Despite this being overused in modern horror movies, it works well in this context. As discussed, analog horror plays on nostalgia by incorporating small, unsettling differences. An example is memebear’s ‘[CANCELED] Learn_Your_Colors.mp4,’ which shows a commercial of one of the FNaF characters teaching children colors. Many of us are familiar with this kind of media, with childhood figures such as Barney offering similar types of lessons. The character in question, a chicken called Chica, proceeds to list the colors they will be discussing. Only when she mentions “purple” the sound cuts out and the image is replaced with the photo of a man, referencing the antagonist of the franchise, nicknaming ‘the purple guy.’ Even though this side of the subgenre would attract fans of the original franchise, anyone viewing would be unsettled.
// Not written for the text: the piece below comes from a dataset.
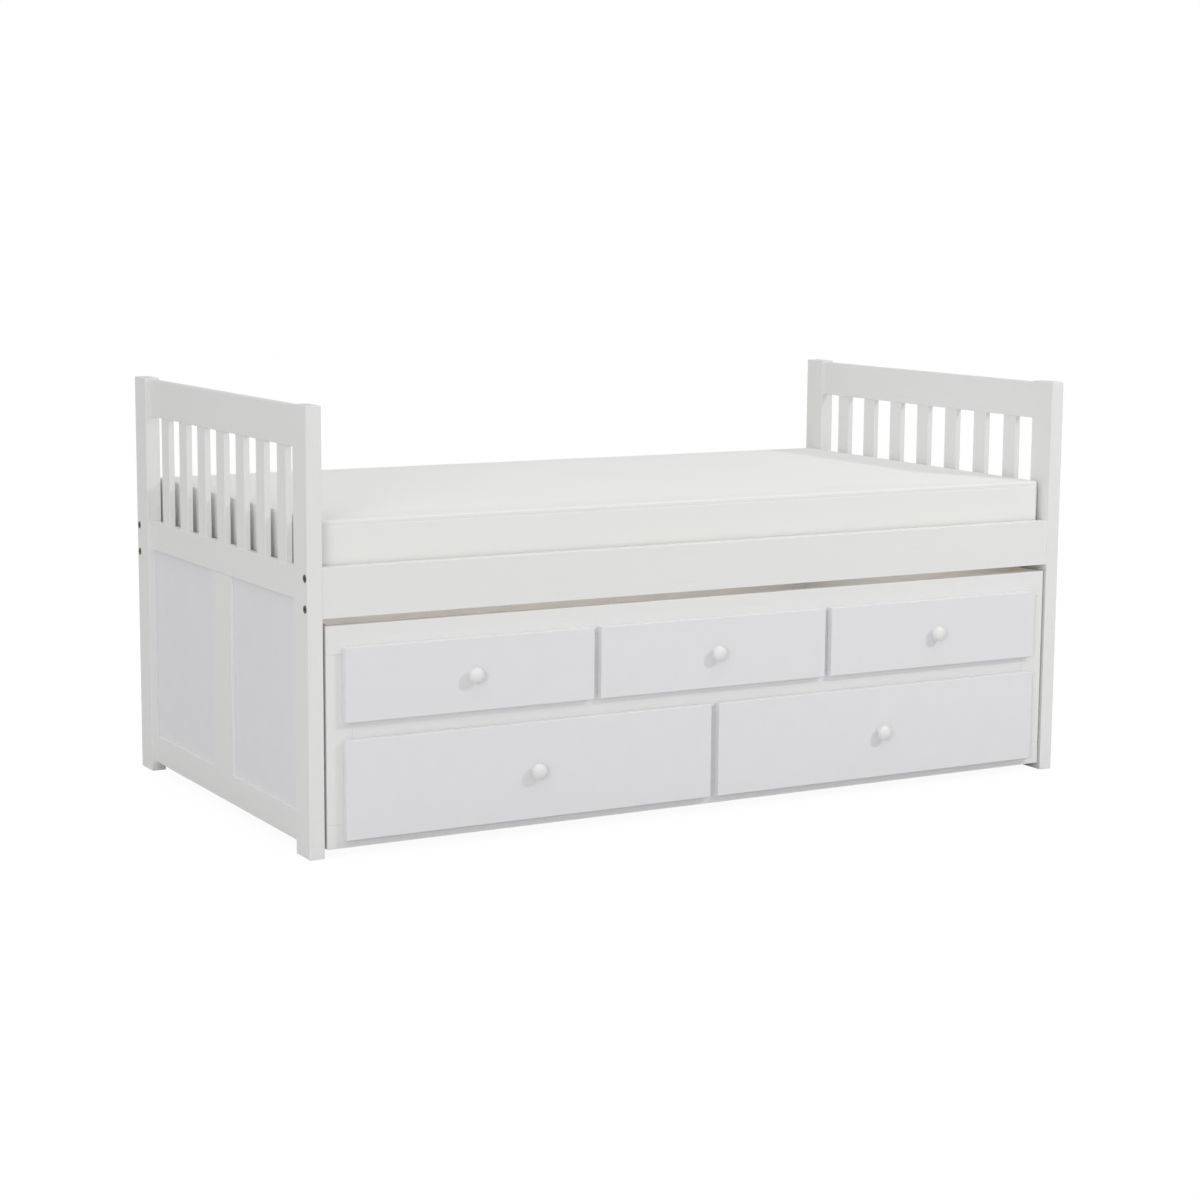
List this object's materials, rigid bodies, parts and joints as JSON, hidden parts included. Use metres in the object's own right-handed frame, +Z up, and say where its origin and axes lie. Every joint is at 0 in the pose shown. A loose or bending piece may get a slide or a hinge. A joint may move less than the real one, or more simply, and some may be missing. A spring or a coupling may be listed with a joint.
{
  "type": "trundle bed",
  "caption": "White wooden bed with slatted end boards over a roll-out trundle that hides a mattress well and drawers with round knobs.",
  "frame": {"origin": "on the floor, at the middle of the whole object's length and depth, knobs included", "axes": "+X along the bed from the foot board to the head board, +Y from the front with the drawers to the back, +Z up"},
  "size_m": [2.0162, 1.1234, 0.974],
  "materials": {
    "painted_wood": "satin",
    "painted_front": "satin",
    "painted_panel": "satin",
    "raw_pine": "matte",
    "raw_plywood": "matte",
    "mattress_fabric": "matte",
    "bronzed_steel": "satin",
    "zinc_steel": "satin",
    "coated_steel": "satin",
    "wheel_nylon": "matte"
  },
  "bodies": {
    "bed_frame": {"foot_post_front": "painted_wood", "foot_post_back": "painted_wood", "foot_top_rail": "painted_wood", "foot_mid_rail": "painted_wood", "foot_bottom_rail": "painted_wood", "foot_center_stile": "painted_wood", "foot_spindles": "painted_wood", "foot_panels": "painted_panel", "head_post_front": "painted_wood", "head_post_back": "painted_wood", "head_top_rail": "painted_wood", "head_mid_rail": "painted_wood", "head_bottom_rail": "painted_wood", "head_center_stile": "painted_wood", "head_spindles": "painted_wood", "head_panels": "painted_panel", "front_side_rail": "painted_wood", "rear_side_rail": "painted_wood", "rear_stretcher": "painted_wood", "slat_ledgers": "raw_pine", "bed_slats": "raw_pine", "bed_bolts": "bronzed_steel", "barrel_nuts": "zinc_steel", "mattress": "mattress_fabric"},
    "trundle": {"trundle_top_rail": "painted_wood", "trundle_mid_rail": "painted_wood", "trundle_bottom_rail": "painted_wood", "trundle_stiles": "painted_wood", "trundle_mullions": "painted_wood", "false_front_left": "painted_front", "false_front_middle": "painted_front", "false_front_right": "painted_front", "false_front_knobs": "painted_front", "trundle_side_left": "painted_panel", "trundle_side_right": "painted_panel", "trundle_back": "painted_panel", "trundle_divider": "raw_plywood", "trundle_ledgers": "raw_pine", "trundle_slats": "raw_pine", "slide_cleats": "raw_pine", "trundle_bearers": "raw_pine", "slide_channels": "coated_steel", "caster_brackets": "zinc_steel", "caster_axles": "zinc_steel"},
    "left_drawer": {"left_drawer_front": "painted_front", "left_drawer_knob": "painted_front", "left_drawer_sides": "raw_plywood", "left_drawer_back": "raw_plywood", "left_drawer_bottom": "raw_plywood", "left_drawer_runners": "coated_steel"},
    "right_drawer": {"right_drawer_front": "painted_front", "right_drawer_knob": "painted_front", "right_drawer_sides": "raw_plywood", "right_drawer_back": "raw_plywood", "right_drawer_bottom": "raw_plywood", "right_drawer_runners": "coated_steel"},
    "caster_wheel_front_left": {"wheel_front_left": "wheel_nylon"},
    "caster_wheel_front_right": {"wheel_front_right": "wheel_nylon"},
    "caster_wheel_rear_left": {"wheel_rear_left": "wheel_nylon"},
    "caster_wheel_rear_right": {"wheel_rear_right": "wheel_nylon"}
  },
  "joints": [
    {"name": "trundle_slide", "type": "slide", "parent": "bed_frame", "child": "trundle", "axis": [0, -1, 0], "range_m": [0, 1.1]},
    {"name": "left_drawer_slide", "type": "slide", "parent": "trundle", "child": "left_drawer", "axis": [0, -1, 0], "range_m": [0, 0.4]},
    {"name": "right_drawer_slide", "type": "slide", "parent": "trundle", "child": "right_drawer", "axis": [0, -1, 0], "range_m": [0, 0.4]},
    {"name": "front_left_wheel_spin", "type": "hinge", "parent": "trundle", "child": "caster_wheel_front_left", "pos_m": [-0.9035, -0.37525, 0.025], "axis": [1, 0, 0], "continuous": true},
    {"name": "front_right_wheel_spin", "type": "hinge", "parent": "trundle", "child": "caster_wheel_front_right", "pos_m": [0.9035, -0.37525, 0.025], "axis": [1, 0, 0], "continuous": true},
    {"name": "rear_left_wheel_spin", "type": "hinge", "parent": "trundle", "child": "caster_wheel_rear_left", "pos_m": [-0.9035, 0.40175, 0.025], "axis": [1, 0, 0], "continuous": true},
    {"name": "rear_right_wheel_spin", "type": "hinge", "parent": "trundle", "child": "caster_wheel_rear_right", "pos_m": [0.9035, 0.40175, 0.025], "axis": [1, 0, 0], "continuous": true}
  ],
  "couplings": [
    {"joint": "front_left_wheel_spin", "follows": "trundle_slide", "rad_per_m": 40},
    {"joint": "front_right_wheel_spin", "follows": "trundle_slide", "rad_per_m": 40},
    {"joint": "rear_left_wheel_spin", "follows": "trundle_slide", "rad_per_m": 40},
    {"joint": "rear_right_wheel_spin", "follows": "trundle_slide", "rad_per_m": 40}
  ]
}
The scarily realistic model of Chica ©memebear/YouTube

The Success

This is where analog horror has succeeded, leading to its current rise in popularity: it’s not only easily accessed, given that most videos are uploaded to YouTube, but it is genuinely creepy for every viewer. Whether the plot is completely original or taking inspiration from elsewhere, the subgenre and the content creators working within it have added a whole new and terrifying experience for everyone.